We cannot sustain the defendant's assignments of error. There is no law requiring a compromise contract like the one under consideration to be put in writing. A compromise in any agreement by which a controversy is terminated in consideration of mutual concessions. In the present case the contract was executed and the performance by each fully carried into effect. The parties were involved in a law suit and each agreed upon terms satisfactory to themselves to settle the controversy, and each carried out with the other their mutual or reciprocal agreements.
The law encourages and looks with favor on litigants adjusting differences — compromises like the present one have been held binding from time whence "the memory of man runneth not to the contrary." It is constantly done between litigants to their credit and good judgment. The finest exhibition of a generous settlement was made when there was a strife between the herdsmen of Abram's cattle and Lot's cattle. The patriarch Abram said: "For we be brethren. Is not the whole land before thee? separate thyself, I pray thee, from me: if thou wilt take the left hand, then I will go to the right; or if thou depart to the right hand, then I will go to the left." Gen., ch. 13, part v. 8 and v. 9.

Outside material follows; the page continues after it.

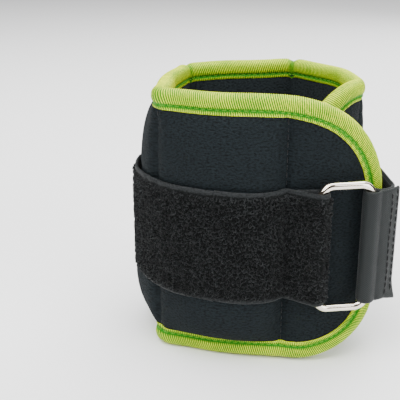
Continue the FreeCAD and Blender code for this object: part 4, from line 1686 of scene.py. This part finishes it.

To the same effect are settlements in cases relating to the adjustment of family disputes. Courts will not closely scrutinize the consideration when the purpose is to protect and preserve the peace and honor of the family or the family property. Tise v. Hicks, ante, 609.
As said, the affidavits could have been controverted if untrue, and an issue of fact tried before a jury if demanded. This was not done by defendant. The affidavits were undisputed and, under the facts and circumstances of this case, permissible. If controverted and on demand, an issue of fact could have been submitted to a jury. The case being before the proper tribunal, the parties being sui juris, the proof of settlement and compromise was proper.
It may not be amiss to call attention to the proper form of a judgment in cases of this kind — claim and delivery. Trust Co. v. Hayes, ante, 542.
We think, for the reasons given in this opinion, the judgment of the court below correct.